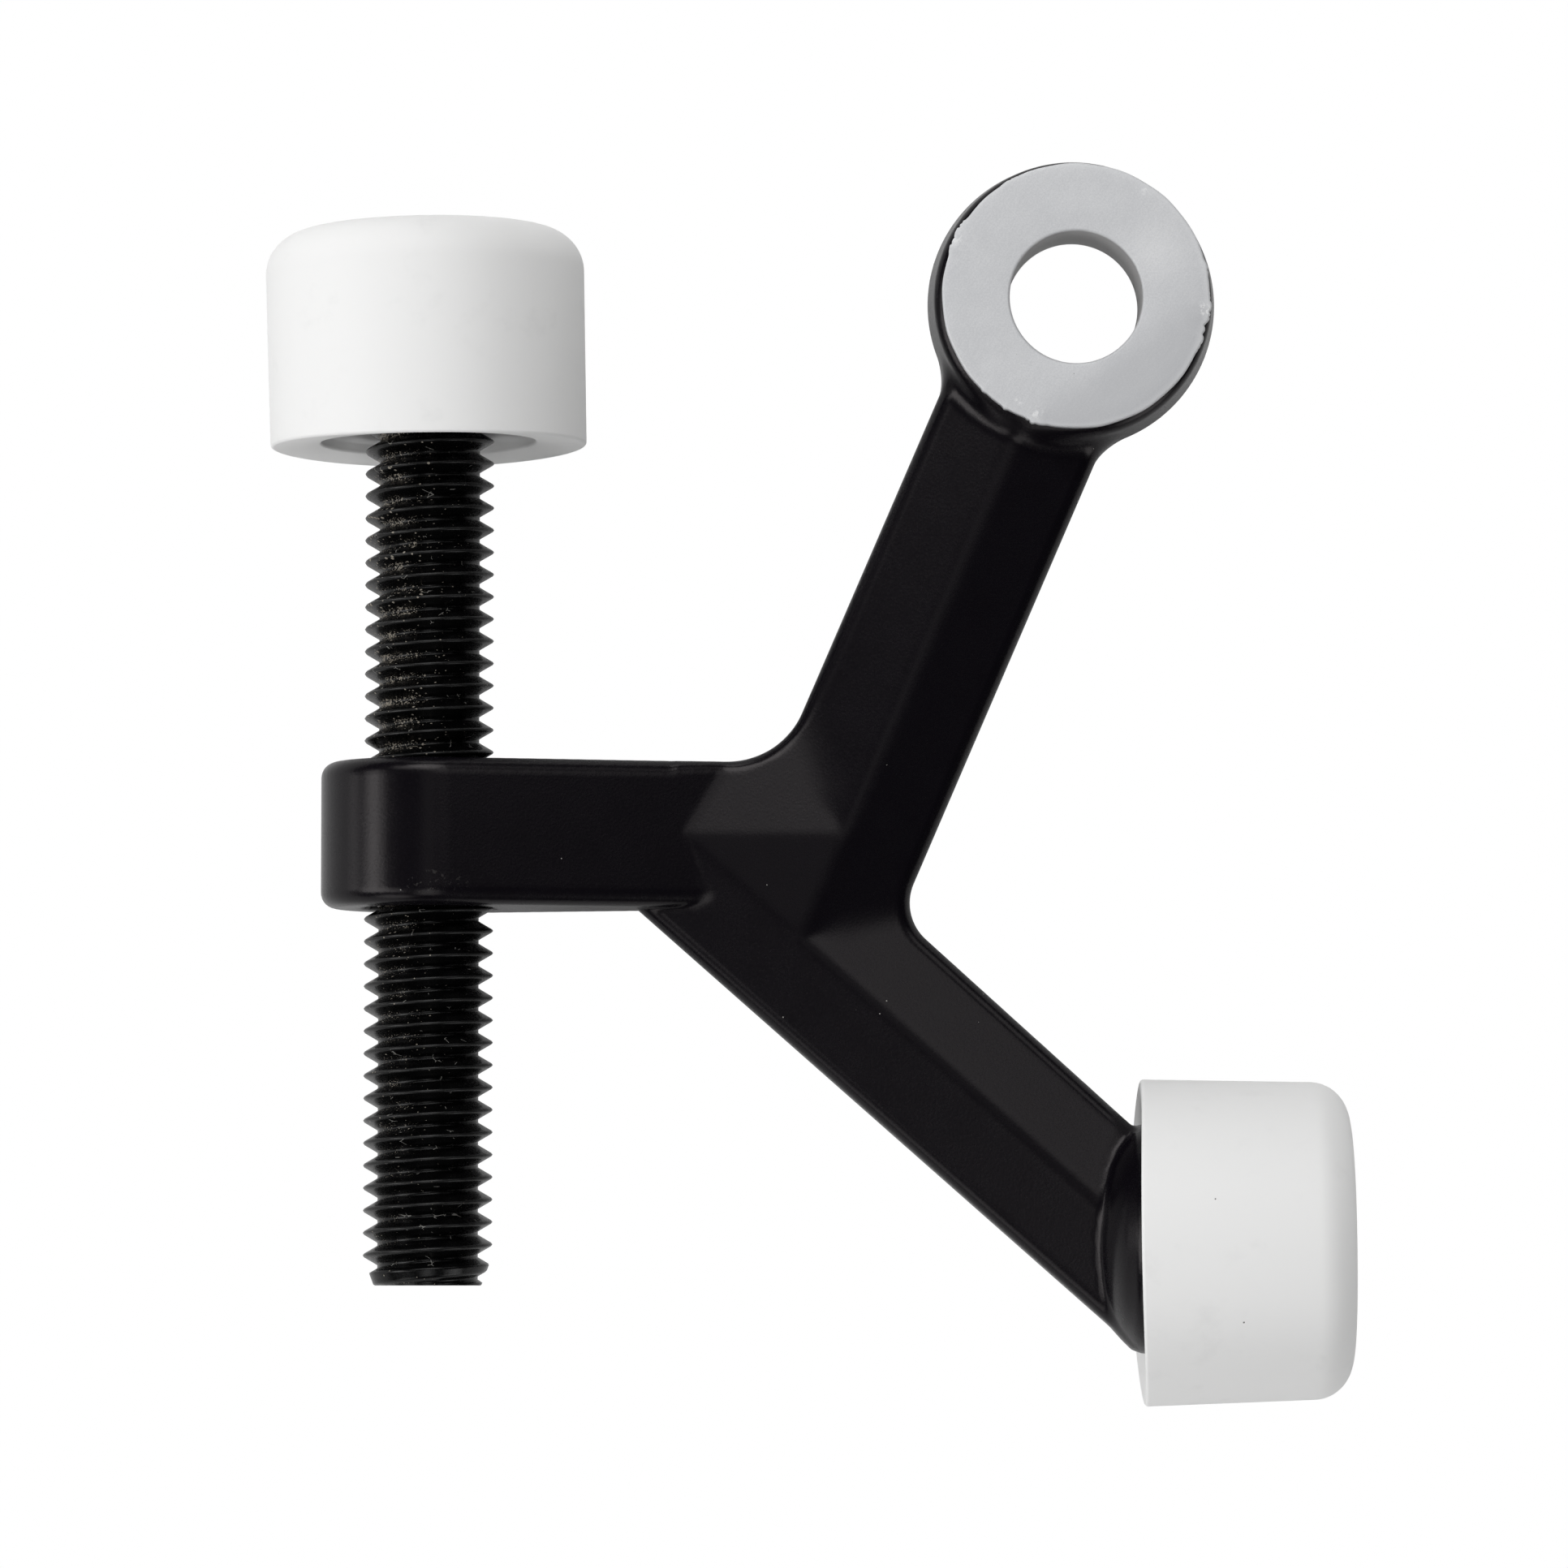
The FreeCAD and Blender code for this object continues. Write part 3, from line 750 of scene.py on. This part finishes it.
def nylonFinish(coat):
    m = Finish("nylonBushing", {"Specular IOR Level": coat["specular"]})
    x, y, z = m.axes()
    radius = (x * x + y * y).root()
    grain = m.noise(coat["grain"], 3, 0.6)
    clouds = m.noise(coat["cloudSize"], 4, 0.6)
    along = m.add("ShaderNodeMapping", {"vector_type": "TEXTURE"}, {
        "Vector": m.place, "Rotation": (0, 0, math.radians(coat["streakLean"])),
        "Scale": (coat["streakLength"], 1, 1)})
    streaks = m.noise(coat["streakSize"], 2, 0.6, where=along)
    rim = m.fade(radius, *coat["rimFrom"]) * coat["rimShare"]
    inside = m.fade(radius, *coat["wallFrom"]) * m.fade(z, *coat["wallBelow"])
    shaded = m.fade(x * 0.6 - y * 0.8, *coat["shadedFrom"])         # the low right of the flange
    # painted highlight: a pale pool of light round litPlace, on the flange's upper right
    lit = m.fade(m.away(*coat["litPlace"]), *coat["litReach"])
    (wallSize, wallReach), (faceSize, faceReach) = coat["wallSpecks"], coat["faceSpecks"]
    specks = (m.grains(wallSize) < wallReach) * inside + (m.grains(faceSize) < faceReach)
    crumbs = 0.0
    for tearX, tearY, reach in coat["tears"]:
        crumbs = m.fade(m.away(tearX, tearY), reach, 0.2 * reach) + crumbs
    crumbs = crumbs.least(1) * m.fade(m.noise(coat["crumbSize"], 3, 0.7), 0.5, 0.6)
    fine = m.noise(coat["fineSize"], 2, 0.7) - 0.5
    mottle = ((clouds - 0.5) * coat["cloudShare"] + (streaks - 0.5) * coat["streakShare"]
              + fine * coat["fineShare"] + lit * coat["litShare"])
    colour = m.mix((mottle + 0.25).most(0).least(1), coat["colour"], coat["rubbedAndLitColour"])
    colour = m.mix(shaded * coat["shadedShare"], colour, coat["shadedColour"])
    colour = m.mix(rim, colour, coat["rubbedAndLitColour"])
    # painted shade: the wall of the hole is darkened, and its dark specks are dirt
    colour = m.mix(inside, colour, coat["wallShadeColour"])
    colour = m.mix(crumbs * coat["crumbShare"], colour, coat["crumbColour"])
    colour = m.mix(specks.least(1) * coat["speckShare"], colour, coat["dirtColour"])
    rough = coat["roughness"] + (grain - 0.5) * 0.15 + (streaks - 0.5) * 0.15
    coarse = m.bump(clouds, 0.4, coat["cloudDepth"])
    shape = m.bump(grain, 0.8, coat["grainDepth"], coarse)
    return m.wear(colour=colour, roughness=rough, normal=shape)


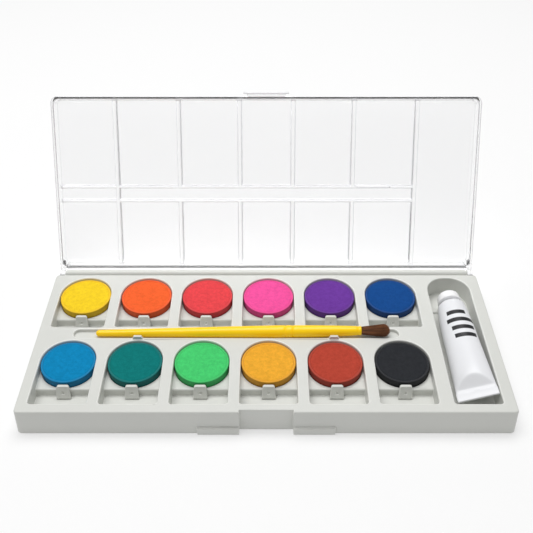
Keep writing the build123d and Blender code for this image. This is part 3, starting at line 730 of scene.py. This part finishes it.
@dataclass
class Brush:
    """The brush: handle, sleeve and hair, lying along X."""

    y: float = 2.9
    z: float = 17.4
    tilt: float = 0.79
    tip_x: float = -96.6
    belly_x: float = 5.0
    waist_x: float = 14.3
    mouth_x: float = 53.7
    tip_radius: float = 1.75
    belly_radius: float = 3.5
    waist_radius: float = 3.45
    mouth_radius: float = 2.55
    groove_depth: float = 0.22
    groove_reach: float = 0.5
    groove: tuple = ((-0.36, 0.0), (-0.24, 0.35), (-0.1, 0.95), (0.1, 0.95), (0.24, 0.35), (0.36, 0.0))
    tip_angles: tuple = (0.12, 0.35, 0.6, 0.85, 1.1, 1.35)
    handle_steps: int = 60
    handle_groove: float = 3.5
    sleeve_steps: int = 40
    sleeve_grooves: tuple[float, float] = (0.9, 1.9)
    hair_radius: float = 2.12
    spread: float = 4.05
    hair_length: float = 17.1
    shoulder: float = 12.8
    hair_root: float = 0.6
    hair_floor: float = -1.98
    hair_groove: float = 2.7
    strands: int = 1900
    strand_radius: float = 0.08
    strand_sides: int = 4
    strand_steps: int = 7
    strand_taper: float = 0.3
    shortest: float = 0.955
    fan_power: float = 0.92
    gather: float = 0.1
    gather_power: int = 7
    stray: float = 0.00022
    stray_turns: float = 71.0
    floor_give: float = 0.1
    seed: int = 7

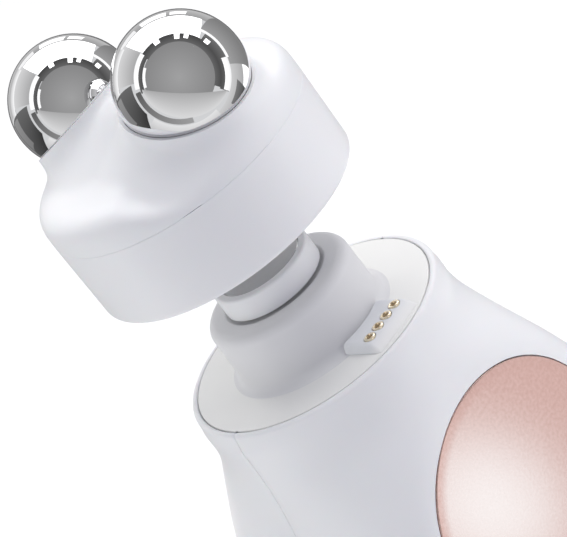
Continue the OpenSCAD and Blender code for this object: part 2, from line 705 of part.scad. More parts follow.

- _Exercise_:
Give the complete listing a second time, exactly as it reads.

- _Written solution_:
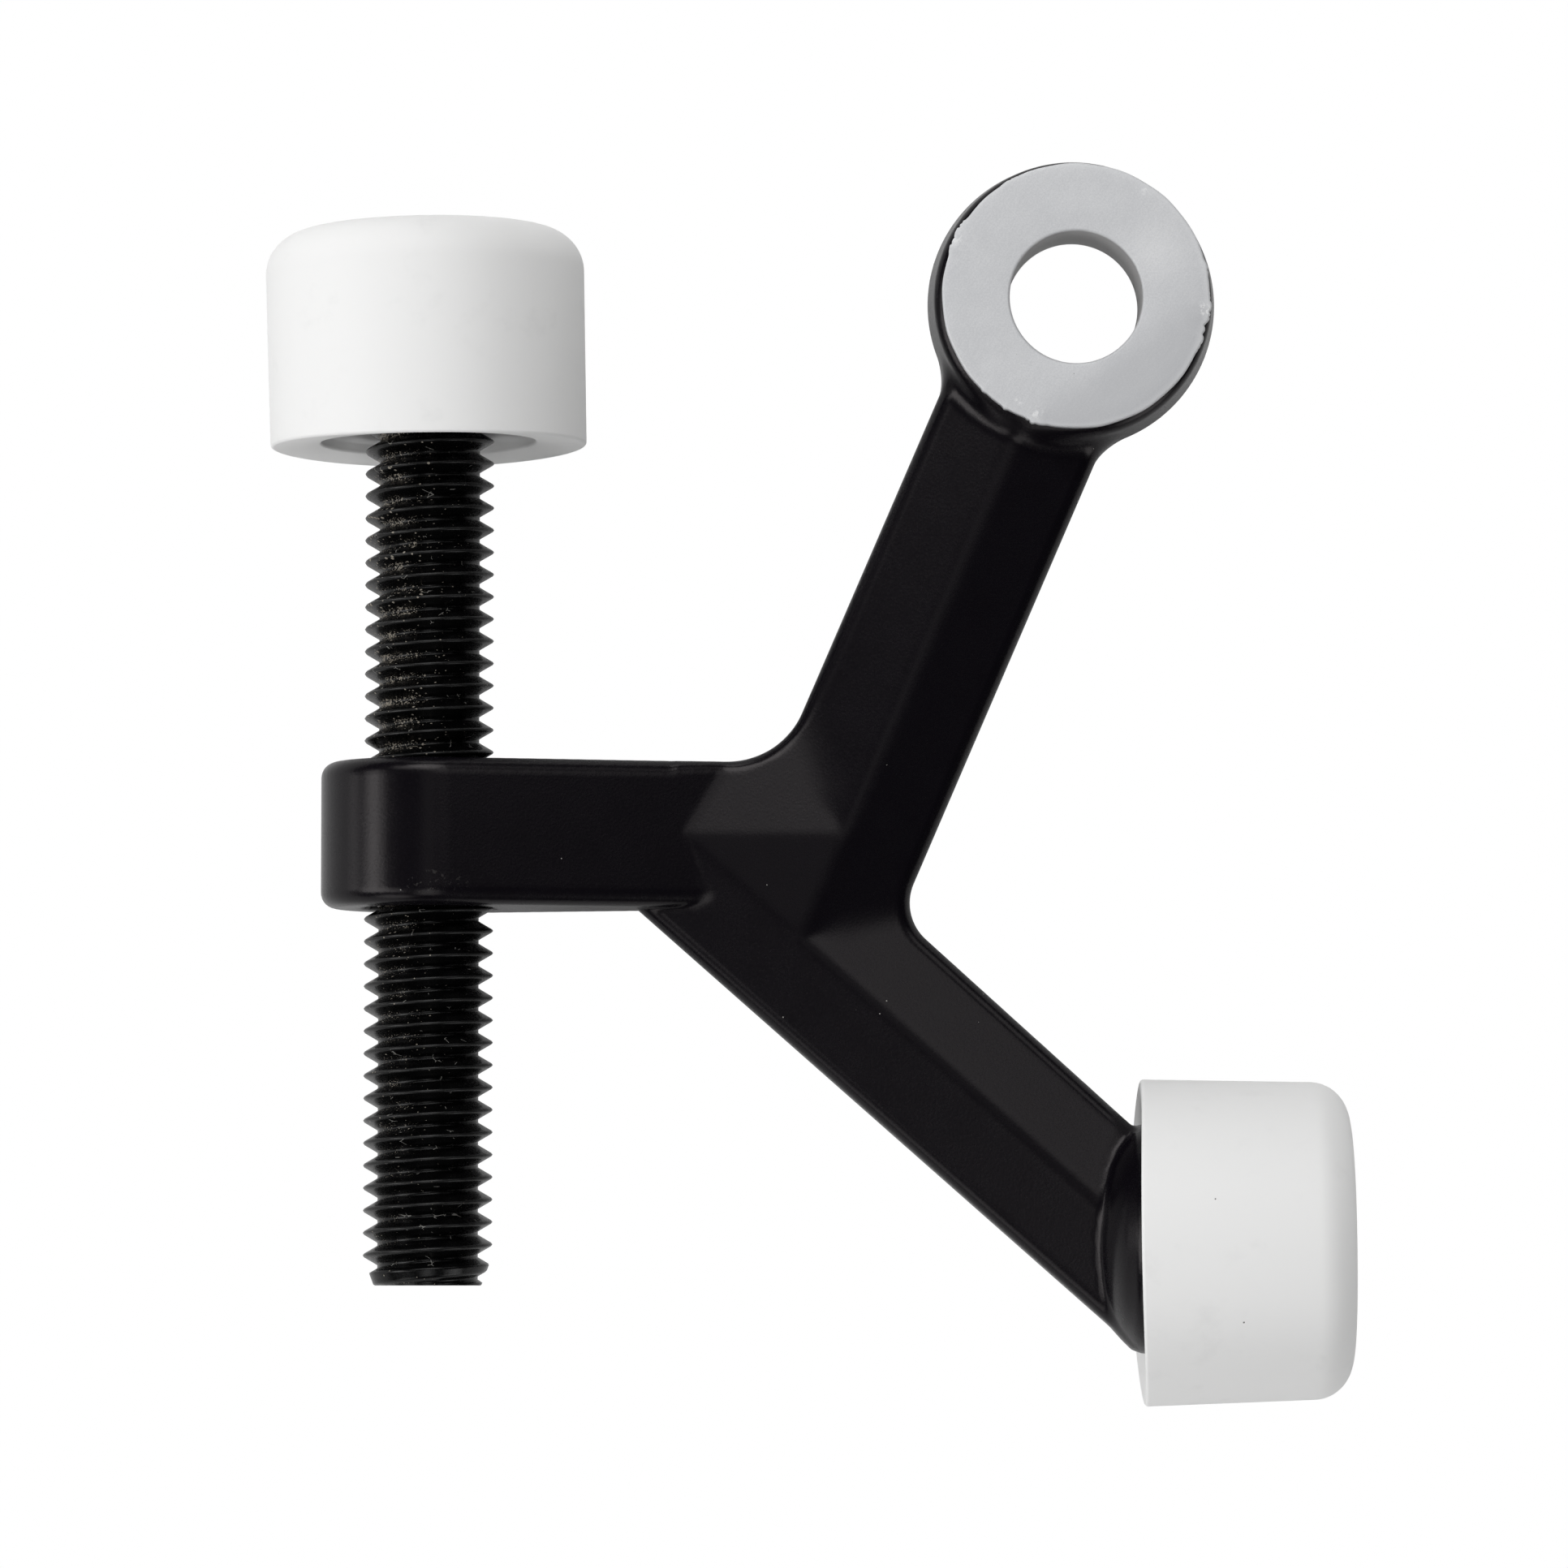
The FreeCAD and Blender code for this object continues. Write part 3, from line 750 of scene.py on. This part finishes it.
def nylonFinish(coat):
    m = Finish("nylonBushing", {"Specular IOR Level": coat["specular"]})
    x, y, z = m.axes()
    radius = (x * x + y * y).root()
    grain = m.noise(coat["grain"], 3, 0.6)
    clouds = m.noise(coat["cloudSize"], 4, 0.6)
    along = m.add("ShaderNodeMapping", {"vector_type": "TEXTURE"}, {
        "Vector": m.place, "Rotation": (0, 0, math.radians(coat["streakLean"])),
        "Scale": (coat["streakLength"], 1, 1)})
    streaks = m.noise(coat["streakSize"], 2, 0.6, where=along)
    rim = m.fade(radius, *coat["rimFrom"]) * coat["rimShare"]
    inside = m.fade(radius, *coat["wallFrom"]) * m.fade(z, *coat["wallBelow"])
    shaded = m.fade(x * 0.6 - y * 0.8, *coat["shadedFrom"])         # the low right of the flange
    # painted highlight: a pale pool of light round litPlace, on the flange's upper right
    lit = m.fade(m.away(*coat["litPlace"]), *coat["litReach"])
    (wallSize, wallReach), (faceSize, faceReach) = coat["wallSpecks"], coat["faceSpecks"]
    specks = (m.grains(wallSize) < wallReach) * inside + (m.grains(faceSize) < faceReach)
    crumbs = 0.0
    for tearX, tearY, reach in coat["tears"]:
        crumbs = m.fade(m.away(tearX, tearY), reach, 0.2 * reach) + crumbs
    crumbs = crumbs.least(1) * m.fade(m.noise(coat["crumbSize"], 3, 0.7), 0.5, 0.6)
    fine = m.noise(coat["fineSize"], 2, 0.7) - 0.5
    mottle = ((clouds - 0.5) * coat["cloudShare"] + (streaks - 0.5) * coat["streakShare"]
              + fine * coat["fineShare"] + lit * coat["litShare"])
    colour = m.mix((mottle + 0.25).most(0).least(1), coat["colour"], coat["rubbedAndLitColour"])
    colour = m.mix(shaded * coat["shadedShare"], colour, coat["shadedColour"])
    colour = m.mix(rim, colour, coat["rubbedAndLitColour"])
    # painted shade: the wall of the hole is darkened, and its dark specks are dirt
    colour = m.mix(inside, colour, coat["wallShadeColour"])
    colour = m.mix(crumbs * coat["crumbShare"], colour, coat["crumbColour"])
    colour = m.mix(specks.least(1) * coat["speckShare"], colour, coat["dirtColour"])
    rough = coat["roughness"] + (grain - 0.5) * 0.15 + (streaks - 0.5) * 0.15
    coarse = m.bump(clouds, 0.4, coat["cloudDepth"])
    shape = m.bump(grain, 0.8, coat["grainDepth"], coarse)
    return m.wear(colour=colour, roughness=rough, normal=shape)


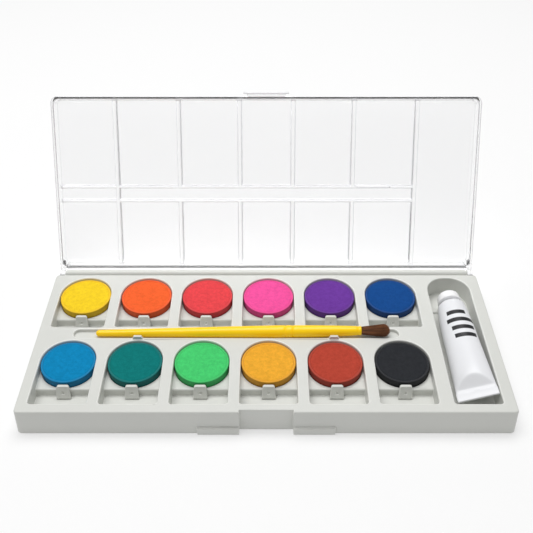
Keep writing the build123d and Blender code for this image. This is part 3, starting at line 730 of scene.py. This part finishes it.
@dataclass
class Brush:
    """The brush: handle, sleeve and hair, lying along X."""

    y: float = 2.9
    z: float = 17.4
    tilt: float = 0.79
    tip_x: float = -96.6
    belly_x: float = 5.0
    waist_x: float = 14.3
    mouth_x: float = 53.7
    tip_radius: float = 1.75
    belly_radius: float = 3.5
    waist_radius: float = 3.45
    mouth_radius: float = 2.55
    groove_depth: float = 0.22
    groove_reach: float = 0.5
    groove: tuple = ((-0.36, 0.0), (-0.24, 0.35), (-0.1, 0.95), (0.1, 0.95), (0.24, 0.35), (0.36, 0.0))
    tip_angles: tuple = (0.12, 0.35, 0.6, 0.85, 1.1, 1.35)
    handle_steps: int = 60
    handle_groove: float = 3.5
    sleeve_steps: int = 40
    sleeve_grooves: tuple[float, float] = (0.9, 1.9)
    hair_radius: float = 2.12
    spread: float = 4.05
    hair_length: float = 17.1
    shoulder: float = 12.8
    hair_root: float = 0.6
    hair_floor: float = -1.98
    hair_groove: float = 2.7
    strands: int = 1900
    strand_radius: float = 0.08
    strand_sides: int = 4
    strand_steps: int = 7
    strand_taper: float = 0.3
    shortest: float = 0.955
    fan_power: float = 0.92
    gather: float = 0.1
    gather_power: int = 7
    stray: float = 0.00022
    stray_turns: float = 71.0
    floor_give: float = 0.1
    seed: int = 7

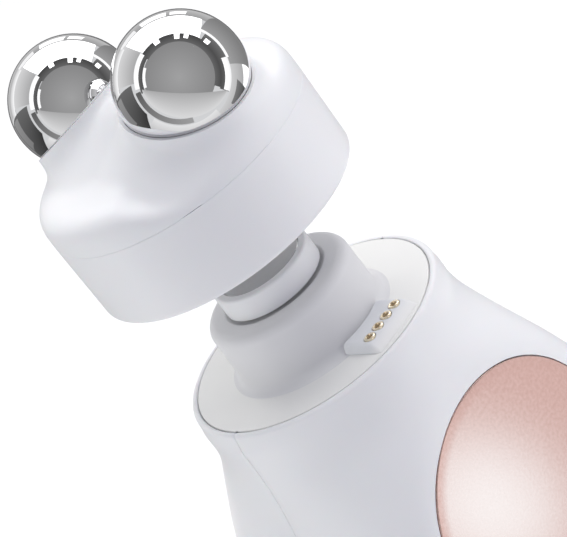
Continue the OpenSCAD and Blender code for this object: part 2, from line 705 of part.scad. More parts follow.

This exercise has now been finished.